Basically, gasoline prices rise every year during the spring due to a handful of seasonal factors.  In addition to those annual factors, this year has also seen a rapid rise in the price for crude oil, from which gasoline is created at the nation’s refineries.  Here are some details:

  • Higher demand for gasoline – Americans drive more in the spring and summer, as we come out of  winter each year.  Higher demand for any product tends to lead to higher prices for that product.

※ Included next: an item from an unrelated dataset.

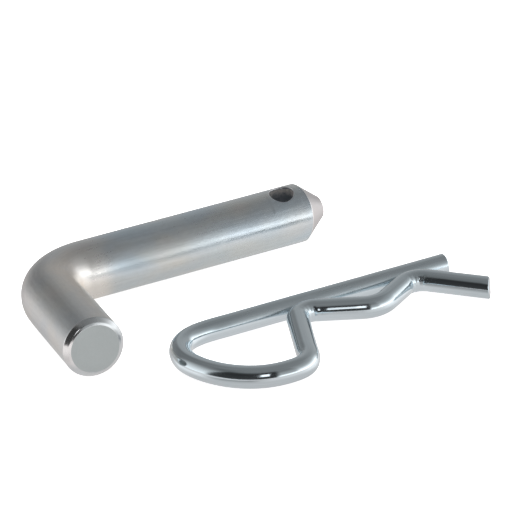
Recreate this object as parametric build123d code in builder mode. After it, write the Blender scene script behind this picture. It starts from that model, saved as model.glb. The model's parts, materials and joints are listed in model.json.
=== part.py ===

  • Summer blend gasoline requirements –The Environmental Protection Agency (EPA) regulations designed to control and reduce atmospheric ozone require refiners to produce both “winter blends” and “summer blends” of gasoline.  The switch-over from winter blends to summer blends takes place each spring, and the simple fact of the matter is that it is more expensive to produce summer blends than it is to produce winter blends.  The ingredients in summer blends cost more, and, due to state and local regulations in several parts of the country, refiners must produce more than 20 different summer blends, which must then be transported to specific regions in specific volumes at specific times, adding higher costs of distribution to the higher costs of production.

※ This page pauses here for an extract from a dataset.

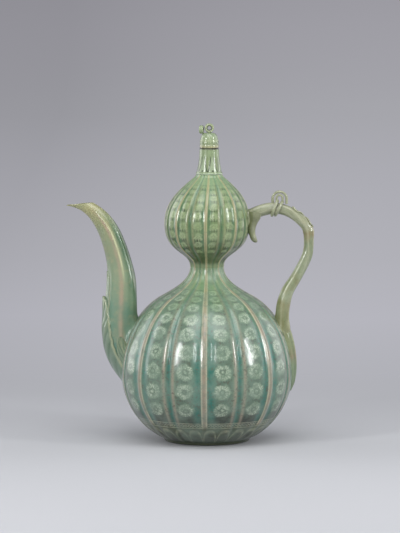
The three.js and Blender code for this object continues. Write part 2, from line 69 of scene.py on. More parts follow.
def addNode(tree, kind, *values, at=None, **named):
    # A node of that kind; a second word in the kind is its operation, its interpolation or its
    # data type. A name with a capital is an input and any other is a setting. An input, by its
    # order, its number or its name, is a number or a hex colour set on the socket, or a node
    # or socket that is linked to it.
    kind, *mode = kind.split()
    node = tree.nodes.new("ShaderNode" + kind)
    if mode:
        setattr(node, modeOf[kind], mode[0])
    inputs = {**dict(enumerate(values)), **(at or {})}
    for key, value in named.items():
        if key[0].isupper():
            inputs[key] = value
        else:
            setattr(node, key, value)
    for socket, value in inputs.items():
        if isinstance(value, bpy.types.Node):
            value = value.outputs[0]
        if isinstance(value, bpy.types.NodeSocket):
            tree.links.new(value, node.inputs[socket])
        else:
            node.inputs[socket].default_value = hexColour(value) if isinstance(value, str) else value
    return node


def paintOver(add, colour, layers):
    # Each layer is a colour laid over the ones before it, by the product of its amounts
    for *amounts, over in layers:
        amount = amounts[0]
        for factor in amounts[1:]:
            amount = add("Math MULTIPLY", amount, factor, use_clamp=True)
        colour = add("Mix RGBA", amount, at={6: colour, 7: over}).outputs[2]
    return colour


def fillRamp(ramp, tones):
    # A ramp has two stops at first; tones holds a place and a colour for each that it needs
    stops = ramp.color_ramp.elements
    for index, (spot, code) in enumerate(tones):
        stop = stops[index] if index < 2 else stops.new(spot)
        stop.position = spot
        stop.color = hexColour(code)


def mix(a, b, share):
    # From a to b: a plus the share times what lies between them
    return a + (b - a) * share


def smooth(value, low, high):
    # 0 below low, 1 above high, and 3s^2 - 2s^3 between them
    share = np.clip((value - low) / (high - low), 0, 1)
    return share * share * (3 - 2 * share)


def bell(value, width):
    # 1 in the middle, e to the power of minus (value / width) squared away from it
    return np.exp(-((value / width) ** 2))


def cubic(points, steps):
    # A cubic curve: four points weighed by (1-t)^3, 3t(1-t)^2, 3t^2(1-t) and t^3
    t = np.linspace(0, 1, steps + 1)[:, None]
    weights = np.hstack([(1 - t) ** 3, 3 * t * (1 - t) ** 2, 3 * t**2 * (1 - t), t**3])
    return weights @ np.array(points, float)


def curveBetween(start, end, leave, arrive):
    # The four points of a curve: its ends, and between them a point at two shares of the way
    # from the start, one for the radius and one for the height, and one at two shares back
    start, end = np.array(start), np.array(end)
    return [start, mix(start, end, np.array(leave)), mix(end, start, np.array(arrive)), end]


def outline(curves, steps):
    # Curves that follow each other, as one list of [radius, height] points
    parts = [cubic(curve, count)[1:] for curve, count in zip(curves, steps)]
    return np.vstack([[curves[0][0]], *parts])


def insetBy(profile, depth):
    # Each point moved inwards, square to the line between its two neighbours
    ahead = np.vstack([profile[1:], profile[-1:]]) - np.vstack([profile[:1], profile[:-1]])
    ahead /= np.linalg.norm(ahead, axis=1, keepdims=True)
    return profile + depth * np.column_stack([-ahead[:, 1], ahead[:, 0]])


def addObject(name, data):
    # An object of that data, put in the scene
    item = bpy.data.objects.new(name, data)
    bpy.context.scene.collection.objects.link(item)
    return item


def addMesh(name, points, faces, marks, material):
    # Points in metres; marks are numbers or threes of numbers for each point, kept as
    # attributes of the mesh for the shader
    mesh = bpy.data.meshes.new(name)
    mesh.from_pydata(points.tolist(), [], faces)
    for key, values in marks.items():
        kind, field = ("FLOAT", "value") if values.shape[1] == 1 else ("FLOAT_VECTOR", "vector")
        mesh.attributes.new(key, kind, "POINT").data.foreach_set(field, values.ravel())
    mesh.polygons.foreach_set("use_smooth", np.ones(len(mesh.polygons), bool))
    mesh.materials.append(material)
    return addObject(name, mesh)


def addPiece(name, rows, material, body, node, marks=None, joined=False):
    # A closed skin over a grid of points, rows by columns: the columns run round, and the
    # first and last rows are closed by a fan to their middle, or joined to each other.
    # marks holds values for each point of the grid. The skin rides on its body, and stands
    # in for the CAD node.
    height, width = rows.shape[:2]
    points = rows.reshape(-1, 3)
    spans = height if joined else height - 1
    row, column = np.meshgrid(np.arange(spans), np.arange(width), indexing="ij")
    here, there = row * width, (row + 1) % height * width
    after = (column + 1) % width
    quads = np.stack([here + column, here + after, there + after, there + column], axis=-1)
    quads = quads.reshape(-1, 4)
    fans = np.zeros((0, 3), int)
    if not joined:
        points = np.vstack([points, rows[0].mean(0), rows[-1].mean(0)])
        ring = np.arange(width)
        follow = (ring + 1) % width
        last = (height - 1) * width
        first = np.column_stack([np.full(width, height * width), follow, ring])
        final = np.column_stack([np.full(width, height * width + 1), last + ring, last + follow])
        fans = np.vstack([first, final])
    corners = np.vstack([quads[:, [0, 1, 2]], quads[:, [0, 2, 3]], fans])
    a, b, c = (points[corners[:, k]] for k in range(3))
    if np.einsum("ij,ij->i", a, np.cross(b, c)).sum() < 0:
        quads, fans = quads[:, ::-1], fans[:, ::-1]
    marks = {key: values.reshape(height * width, -1) for key, values in (marks or {}).items()}
    if not joined:
        marks = {key: np.vstack([flat, flat[:1], flat[-1:]]) for key, flat in marks.items()}
    faces = quads.tolist() + fans.tolist()
    piece = addMesh(name, points * mm + [axisX, 0, 0], faces, marks, material)
    piece.data.set_sharp_from_angle(angle=math.radians(sharpFrom))
    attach(piece, body)
    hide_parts(node)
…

  • Planned Refinery maintenance outages – The refineries that produce gasoline have planned, routine maintenance outages as they emerge from winters (trust me, you want these refineries to be properly maintained), which results in reduced overall refining capacity, causing active refineries to run at higher levels, thus increasing their costs.  Higher refining costs in turn create a higher cost for gasoline.  Again, simple economic reality.
  • Higher crude oil prices –  The price for crude oil has risen 20% since January 1.  According to the Energy Information Administration (EIA), the retail price for gasoline since January has risen by less than 15%.  So, all other factors being equal, the gasoline price increase hasn’t even accounted for the rapid rise in the cost for crude.

As I’ve explained in previous Shale ‘Splainers, the price for crude is not likely to move a lot higher in the near term, so the price for gasoline is probably close to its peak for the time being.  I’ll explain in detail why the price for crude oil is rising so significantly in the next Shale ‘Splainer.

That concludes your Shale ‘Splainer for May 23, 2018.